Mid-Atlantic Health Law TOPICS
Avoid the Quick Fix of Descriptive Names
Many new health care businesses naturally choose a name for themselves that "describes" what they do or where they are located. Although such a choice often gives the new company a modest marketing lift, because the public immediately understands what the company does, such a choice often causes trouble over the long term. Moreover, as health care providers are becoming more regional and national, the "long term" is arriving sooner than expected.
A. Descriptive Names
Names that immediately tell a patient something about the services being provided are appealing. Names describing the type of medicine practiced (PEDIATRIC SPECIALISTS), a geographic term (NORTH EAST PHYSICIANS) or using words common to the medical field (PATIENT CARE) can garner easy recognition; but these descriptive names make it difficult to create a unique identity.
In addition, descriptive words generally are not protectable as trademarks: one entity cannot initially exclude others from using descriptive words. Any entity practicing pediatrics, any entity located in the North East area, and any entity providing care to patients should be able to use those words in their name. More distinctive names have been embraced in the health care field to combat this problem. HELIX HEALTH SYSTEM and KAISER PERMANENTE are two local examples.

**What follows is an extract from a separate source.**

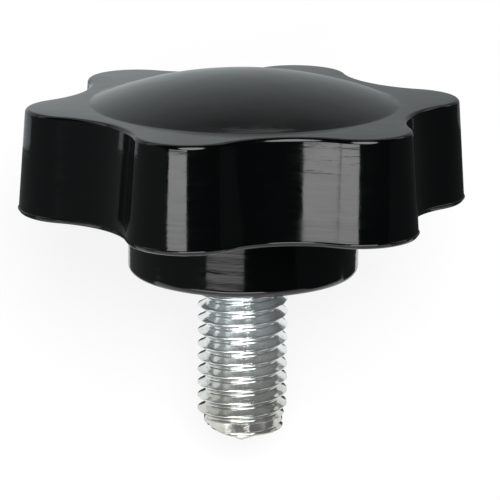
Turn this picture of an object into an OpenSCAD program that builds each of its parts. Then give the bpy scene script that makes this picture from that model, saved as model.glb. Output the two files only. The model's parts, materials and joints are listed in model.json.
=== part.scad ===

Nevertheless, descriptive words can be protected as trademarks when they have been used for extended periods of time. (Five years of use is the statutory standard.) An entity that has been using a name for this extended period gains a "secondary meaning" in its name, and can stop others from using a similar name in the same geographic area. Witness the consumer recognition of a name such as GREATER BALTIMORE MEDICAL CENTER.
A further twist is added, however, when health care providers expand their geographic scope. A trademark owner comfortably protected in one geographic area, either because its name is distinctive or because it has attained secondary meaning in its descriptive name, faces a latent problem if it wishes to expand. Since trademark priority is based on first use in a geographic area, entities will begin to clash if they have each used the same name in separate geographic areas that now converge.
B. Columbia University v. Columbia/HCA
This issue befell Columbia University when Columbia/HCA moved into New York. Columbia University sued Columbia/HCA to stop the unauthorized use of the name COLUMBIA in connection with the offering of medical services in New York. Columbia University operates a medical school, and its name is also used in connection with a New York hospital.
A court, in Columbia University v. Columbia/HCA, found, however, that the name COLUMBIA was widely used throughout the country, and was widely recognized by consumers as a geographic term. Further, the University regrettably had not over the years tried to stop other, possibly infringing uses of its name.
The court also made a questionable distinction that Columbia University offered services different from those offered by Columbia/HCA in that teaching was a major part of the University's hospital operations. In any case, the bottom line is that the court permitted Columbia/HCA to continue using its name in New York.
The Columbia case is instructive. It highlights the problems that can occur when a name is not carefully selected. A prudent health care provider will not only be sure its name is available with a state corporate registry, but will also check if a proposed name for its facility or brand of service is registered or applied for with the United States Patent and Trademark Office, or is used in the same or other regions.
With clearance that a company has a unique name, it can proceed with building distinctive market recognition that will last. Such a company will also have an easier time stopping those who would trade on its name.